The House of Representatives was designed to be the more representative of the two chambers of Congress. Its members serve short, two-year terms, and there are four times as many of them as there are senators. But the House has become reliably Republican in recent election— and, arguably, a starkly un-representative institution.

This was most notable in the 2012 election, where, according to the Cook Political Report (a nonpartisan group), 50.59 percent of Americans voted for a Democratic House member, but the Democrats only ended up with 46.21 percent of seats. A similar pattern followed in 2014, when House Republicans won 57 percent of the seats in the chamber with only 52 percent of the vote, meaning the popular vote to actual seats ratio increased.

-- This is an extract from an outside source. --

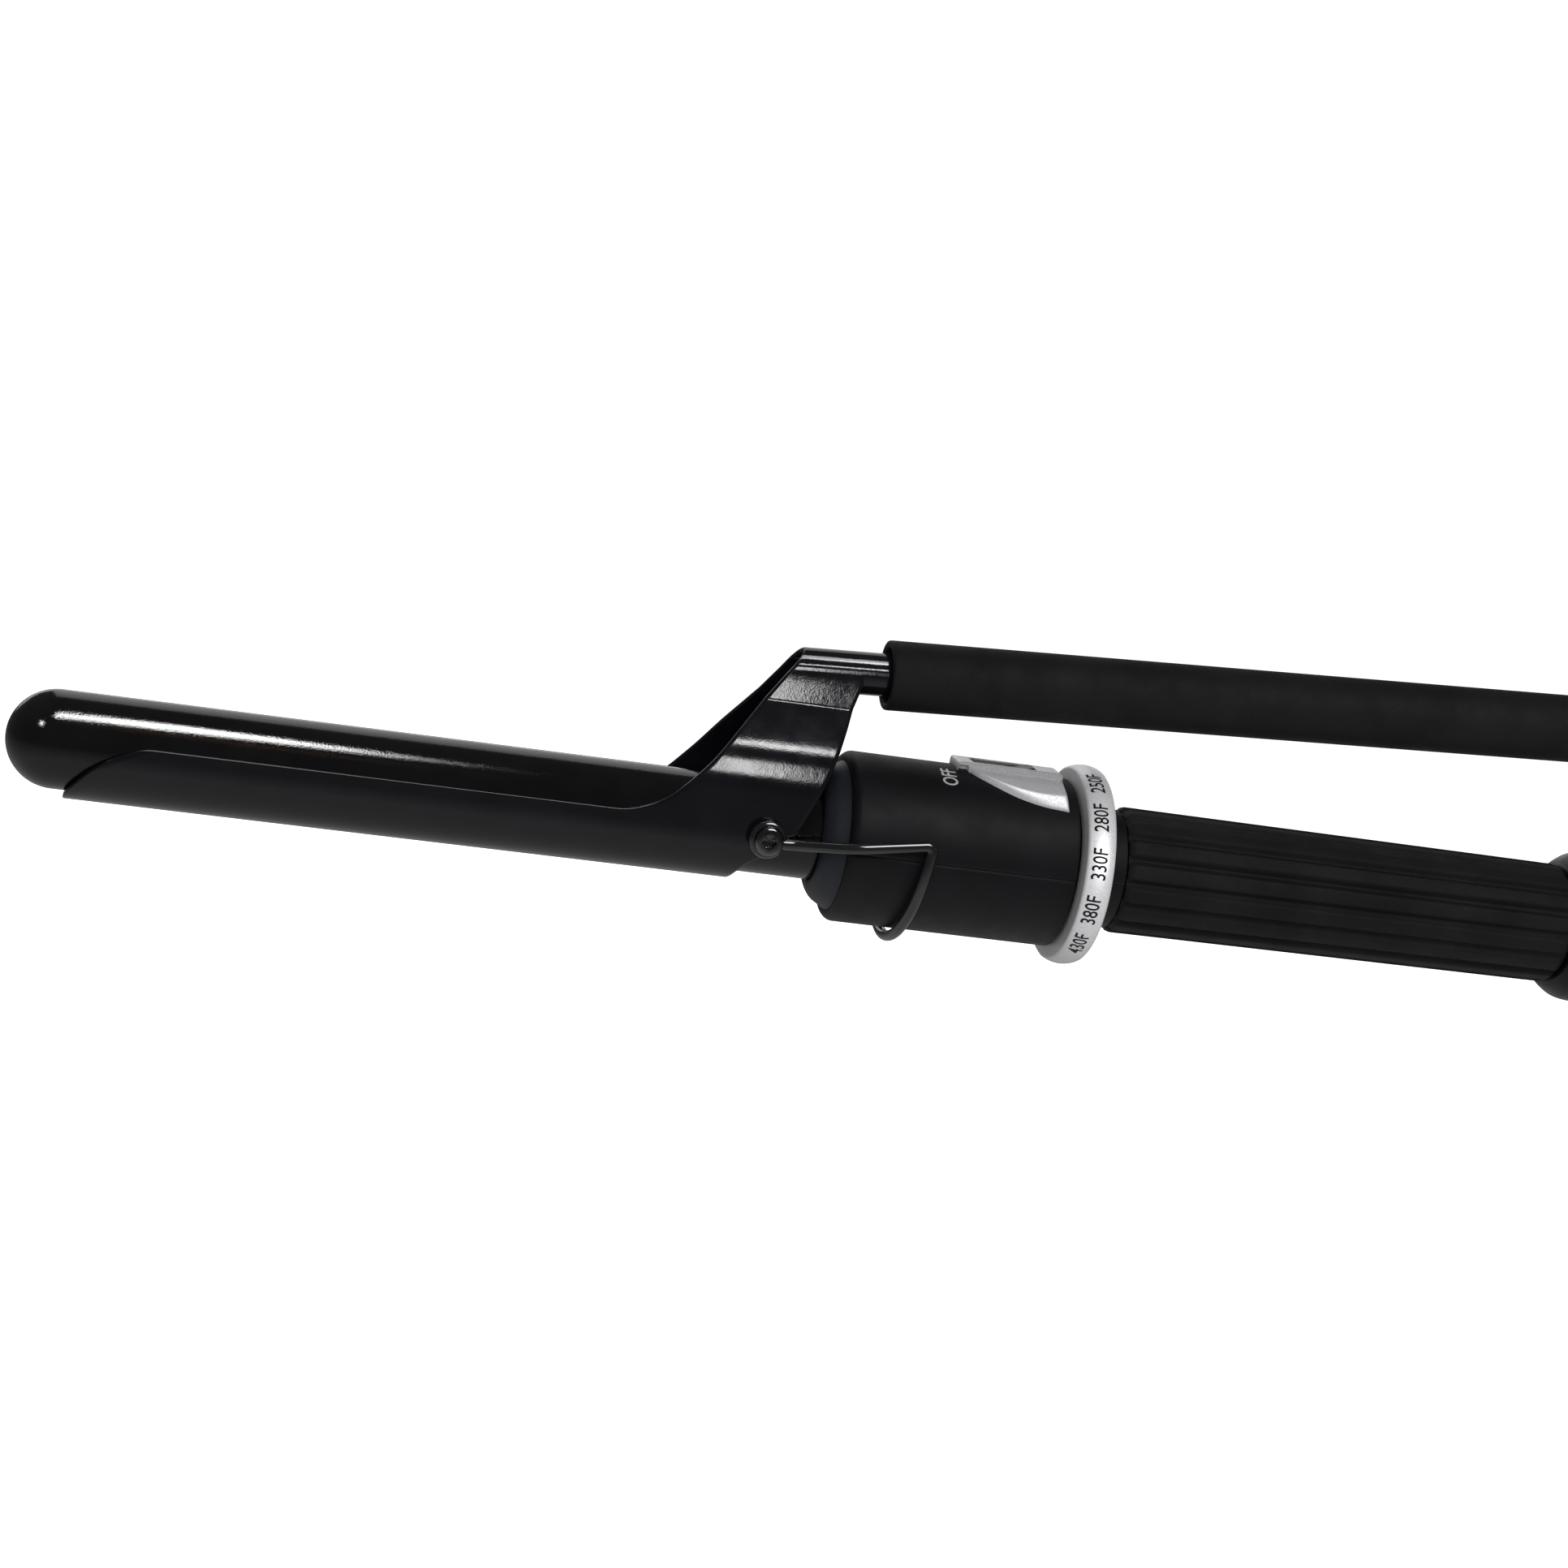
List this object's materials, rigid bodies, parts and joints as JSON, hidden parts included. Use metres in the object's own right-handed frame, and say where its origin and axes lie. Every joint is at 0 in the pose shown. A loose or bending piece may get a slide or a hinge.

By some estimates, Democrats will need an extra 10 million votes to reclaim the House. This is due in part to the way in which Congressional districts are gerrymandered — the process of creating bizarrely shaped districts to favor one party over another. And there are some some pretty bizarrely shaped districts out there.

But that only explains part of the problem, and moreover, both Republicans and Democrats are guilty of it to some extent (though there are those that argue that the GOP is way guiltier).

The larger looming problem is what observers call “The Big Sort,” that is the tendency of Democrats to want to live in clustered urban areas. Because the House still apportions its representatives by geographic districts and not by popular vote, Democrats who tend to gravitate towards densely populated areas end up making their votes superfluous.

To put it into more practical terms: take a hypothetical Ohioan who grows up in the Buckeye State, maybe even goes to university there, but decides that she wants to move somewhere else. She’s much more likely to move to Chicago, New York, or Los Angeles, where, more likely than not, she’ll end up registering in an already deep-blue Congressional district. Plus, she’s just removed a liberal vote from her Ohio Congressional district. Multiply by a few thousand or million voters, and, well, you end up with a pretty Red House.

Chip Somodevilla/Getty Images News/Getty Images

During Donald Trump’s worse moments this campaign, there was chatter about the Democrats recapturing the House. But to do that, of the 49 contested seats, they’d need to win the 12 that are leaning their way already, all 16 toss-up races, and then eight of the races that are currently leaning Republican. While it’s not impossible, it’s a moon shot, though that’s not stopping the Dems from trying.